After choosing the aerator, you would have to prepare the yard for aeration. The yard needs to be absolutely clean before you start aerating. First of all, turn your sprinklers on for a short time. Remove any obstructions like leaves, debris, sticks and other plant material to make the passage of the aerator smooth.
Next, mow the yard so that the aerator is able to reach the soil comfortably. Rake up the grass clippings and dispose them off in a bag. Now check the moisture level of the soil of your garden. If the region has been drying for some time it is advisable to water the area to make aeration easy. Manual and power aerators work best on softened soil. However, core aerators need dry soil as the corer would be unable to pull out the plug out of moistened soil.
Working on the aerator, move it from one side of your garden to the another, making sure that you are moving in even rows while doing so. Do not cover any area of the lawn more than once. Unless you feel, that some place needs extra aeration or in doubt, you should go back again.
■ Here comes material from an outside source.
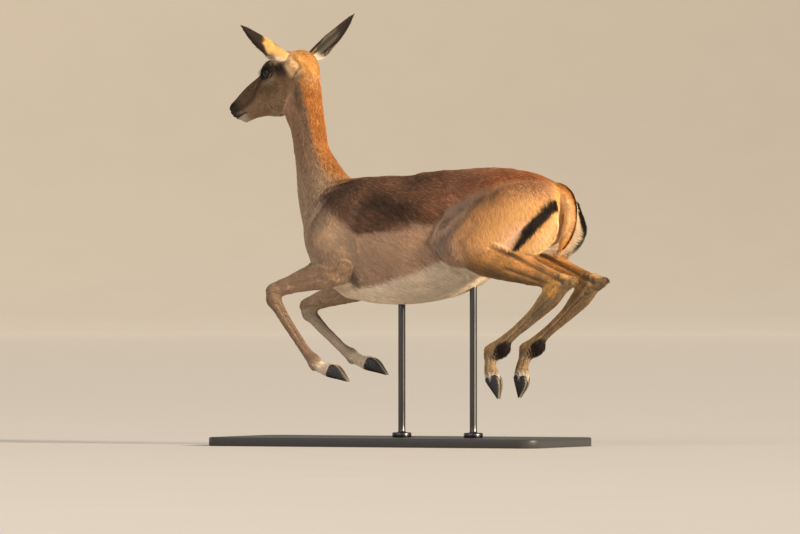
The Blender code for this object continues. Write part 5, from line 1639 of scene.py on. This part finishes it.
def body_hair(grown, points, normals, sample):
    """Longer hair on the buttock stripes and their inner edge, groin, brisket, chin and ridge of the neck."""
    x, y, z = points.T
    form, under = AX_FORM[sample], -normals[:, 2]
    rest = []
    for side in (-1, 1):
        seen, most = ((0, 2), 1.0) if side < 0 else ((1, 2), 0.85)
        away, wide = off_path(points[:, seen], np.array(STRIPE[side])[:, seen], STRIPE_WIDE)
        on = ramp(away, most * wide + 0.001, most * wide - 0.002)
        on = on * (y * side > 0.046) * (x > 0.3) * (normals[:, 1] * side > -0.3)
        lift, droop = (0.3, 0.1) if side < 0 else (0.85, 0.0)
        rest.append(grown(on, 1900, (0.015, 0.0011, lift, droop, 0.12, (0.1, DARK_TIP))))
        inner = (y * side > 0.03) & (x > 0.38) & (z > 0.44) & (normals[:, 0] > 0.2)
        rest.append(grown(inner.astype(float), 1800,
                          (0.014, 0.001, 0.2, 0.12, 0.12, (0.25, (0.88, 0.7, 0.44)))))
    groin = ramp(under, 0.3, 0.7) * (x > 0.1) * (x < 0.36) * (z < 0.5) * (z > 0.37) * (form < 1)
    rest.append(grown(groin, 1500, (0.018, 0.0011, 0.22, 0.1, 0.2, (0.3, (0.85, 0.78, 0.66)))))
    brisket = ramp(under, 0.2, 0.6) * (x < -0.06) * (x > -0.26) * (z < 0.47) * (form < 2)
    rest.append(grown(brisket, 900, (0.015, 0.0011, 0.2, 0.1, 0.2, (0.2, (0.75, 0.62, 0.46)))))
    back = in_head(points)[:, 0]
    chin = ramp(under, 0.2, 0.6) * (form == FORM_NAMES.index("head")) * (back < 0.075) * (back > 0.01)
    rest.append(grown(chin, 420, (0.0065, 0.0006, 0.25, 0.0, 0.2, (0.3, (0.7, 0.64, 0.56)))))
    nape = (form == FORM_NAMES.index("neck")) & (normals[:, 0] > 0.75) & (z > 0.7)
    rest.append(grown(nape.astype(float), 1500, (0.017, 0.0011, 0.22, 0.05, 0.12, (0.15, (0.7, 0.4, 0.16)))))
    return stacked(rest)


def lashes(chance):
    """Dark lashes from the upper lid's rim, fanned forward and out."""
    made = []
    for side in (-1, 1):
        centre, look, fore, up = eye_axes(side)
        turn = np.linspace(0.25, 2.55, 90)
        p, q = LID_LONG * 1.12 * np.cos(turn), LID_HIGH * 1.18 * np.sin(turn)
        depth = np.sqrt(np.maximum((EYE_RADIUS + 0.0008) ** 2 - p**2 - q**2, 1e-6))
        root = centre + depth[:, None] * look + p[:, None] * fore + q[:, None] * up
        out = unit(look * 0.9 + up * 0.45 + fore * (0.55 + 0.5 * np.cos(turn))[:, None])
        bend = np.tile(up * 0.3 - look * 0.15, (len(turn), 1)) + chance.normal(0, 0.04, (len(turn), 3))
        root, out, bend = (v @ HEAD_TURN.T for v in (root, out, bend))
        root = root + np.array(NOSE)
        spans = 0.0105 * (0.75 + 0.35 * np.cos(turn - 0.7)) * chance.uniform(0.8, 1.15, len(turn))
        dark = np.tile(HUES["black"], (len(turn), 1))
        cell = np.tile((0.8, 0.95), (len(turn), 1)) - chance.random((len(turn), 2)) * (0.02, 0.02)
        made.append(long_locks(root, out, bend, spans, np.full(len(turn), 0.0006), dark, dark, cell))
    return made


# ---- the model put together ----

EYE_FINISH = finish_of("wet_eye", 0.06, IOR=1.38)
HORN_FINISH = finish_of("claw_horn", 0.38, bump=0.0004, grain=900, mottle=0.12)
PAINT_FINISH = finish_of("satin_paint", 0.42, bump=0.00004, grain=1400, mottle=0.05,
                         colour=(0.04, 0.04, 0.043))
STEEL_FINISH = finish_of("dark_steel", 0.32, bump=0.00002, grain=900, mottle=0.05, colour=(0.1, 0.1, 0.105),
                         Metallic=1.0)
SKIN_FINISH = finish_of("skin_under_coat", 0.85, bump=0.0006, grain=900, mottle=0.1)
COAT_FINISH = finish_of("short_coat", 0.62, grain=1500, mottle=0.08, Sheen_Weight=0.06, Sheen_Roughness=0.4,
                        Specular_IOR_Level=0.24)

skin = whole_skin()
points = read(skin, "vertices", "co", 3).astype(float)
edges = read(skin, "edges", "vertices", 2, np.int32)
skin.data.calc_loop_triangles()
tris = read(skin, "loop_triangles", "vertices", 3, np.int32)
sample = nearest_axis(points)
normals = normals_of(points, tris)
colours = marks(points, normals, sample, edges)
painted(skin, colours, SKIN_FINISH)
FLESH = [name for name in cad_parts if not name.startswith(("stand", "eye")) and "claw" not in name]
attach(skin, "root")
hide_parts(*FLESH)
lie, chart = lie_of(points, normals, sample, edges), charted(points, sample)
grow_short(points, normals, tris, sample, edges, lie, colours, chart)
grow_long(points, normals, tris, sample, lie, colours, chart)
for side, word in ((-1, "left"), (1, "right")):
    eye = eyeball(side)
    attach(eye, "root")
    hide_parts("eye_" + word)
for leg_name, leg in LEGS.items():
    for side, word in ((-1, "a"), (1, "b")):
        horn = claw(f"{leg_name}_hoof_{word}", leg, side)
        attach(horn, "root")
        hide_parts(f"{leg_name}_claw_{word}")
plate = stand_plate()
plate.data.materials.append(PAINT_FINISH)
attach(plate, "root")
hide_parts("stand_base")
for name, place in RODS.items():
    post = stand_post(name.replace("rod", "post"), *place)
    post.data.materials.append(STEEL_FINISH)
    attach(post, "root")
    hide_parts(name)

# ---- floor, light and camera ----


def studio_bowl():
    """A round floor that turns up into a low wall: radius and height follow a quarter circle."""
    bend = np.linspace(0, 0.5 * math.pi, 16)
    radius = np.concatenate(((2, 8, 20, 34), 40 + 6 * np.sin(bend)))
    level = np.concatenate(((0, 0, 0, 0), 6 - 6 * np.cos(bend)))
    turn = whole_turn(96)
    grid = np.stack((radius[:, None] * np.cos(turn), radius[:, None] * np.sin(turn),
                     np.repeat(level[:, None], 96, 1)), -1)
    points, quads, caps = closed(grid)
    floor = new_piece("studio_floor", points, quads, caps[:96])
    tone = np.interp(points[:, 2], (0, 0.033, 0.131, 0.294, 0.519, 0.804, 1.146, 1.54, 2.25),
                     (0.78, 0.7, 0.614, 0.565, 0.522, 0.488, 0.456, 0.435, 0.418))
    tone *= 0.93
    return painted(floor, tone[:, None] * (1.0, 0.97, 0.925), FLOOR_FINISH)


def lamp(name, kind, energy, colour, place, aim, **settings):
    """A lamp at a place, turned so that it shines on the aim."""
    light = bpy.data.lights.new(name, kind)
    light.energy, light.color = energy, colour
    for key, value in settings.items():
        setattr(light, key, value)
    holder = bpy.data.objects.new(name, light)
    holder.location = place
    way = Vector(place) - Vector(aim)
    holder.rotation_euler = way.to_track_quat("Z", "Y").to_euler()
    bpy.context.scene.collection.objects.link(holder)
    return holder


# The camera: what it looks at, its turn behind the left side, its distance and the width it sees.
AIM, AZIMUTH, AWAY, SPAN = (0.0, 0.0, 0.4475), math.radians(24), 24.0, 2.0

FLOOR_FINISH = finish_of("pale_floor", 0.9, mottle=0.01, grain=3.0)
studio_bowl()
lamp("key", "SUN", 6.2, (1.0, 0.8, 0.56), (3.0, -0.45, 1.3), (0, 0, 0.5), angle=math.radians(10))
lamp("fill", "AREA", 430, (1.0, 0.96, 0.92), (-3.3, -12.1, 6.9), (0, 0, 0.5), shape="DISK", size=11.0)
world = bpy.data.worlds.new("studio_air")
world.use_nodes = True
world.node_tree.nodes["Background"].inputs["Color"].default_value = (0.95, 0.93, 0.9, 1)
world.node_tree.nodes["Background"].inputs["Strength"].default_value = 0.36
bpy.context.scene.world = world
view = bpy.data.cameras.new("camera")
view.sensor_width = 36
view.lens = 36 * AWAY / SPAN
view.clip_end = 200
camera = bpy.data.objects.new("camera", view)
outward = Vector((math.sin(AZIMUTH), -math.cos(AZIMUTH), 0))
camera.location = Vector(AIM) + AWAY * outward
camera.rotation_euler = outward.to_track_quat("Z", "Y").to_euler()
bpy.context.scene.collection.objects.link(camera)
bpy.context.scene.camera = camera
bpy.context.scene.view_settings.view_transform = "Standard"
While working in case that situation arises, you must make sure that this time you are doing aeration on the opposite side of the one done before. After your aeration is over leave the yard as it is. The cores compost can benefit you by providing nutrients. You must fertilize the yard soon after so as to yield better results with regards to the grass that grows back. Apart from that, if you feel any kind of simple repairs are needed you can conduct the same as this time is most appropriate to do so.
Aerating your lawn is important and not doing it properly can be damaging too. Use the above guidelines so that the task gets accomplished effectively. Normally aeration of the yard is a once a year activity for most homeowners. But if you feel the soil is showing signs of compactness early, you can increase the frequency depending upon the circumstances and condition of your garden’s soil.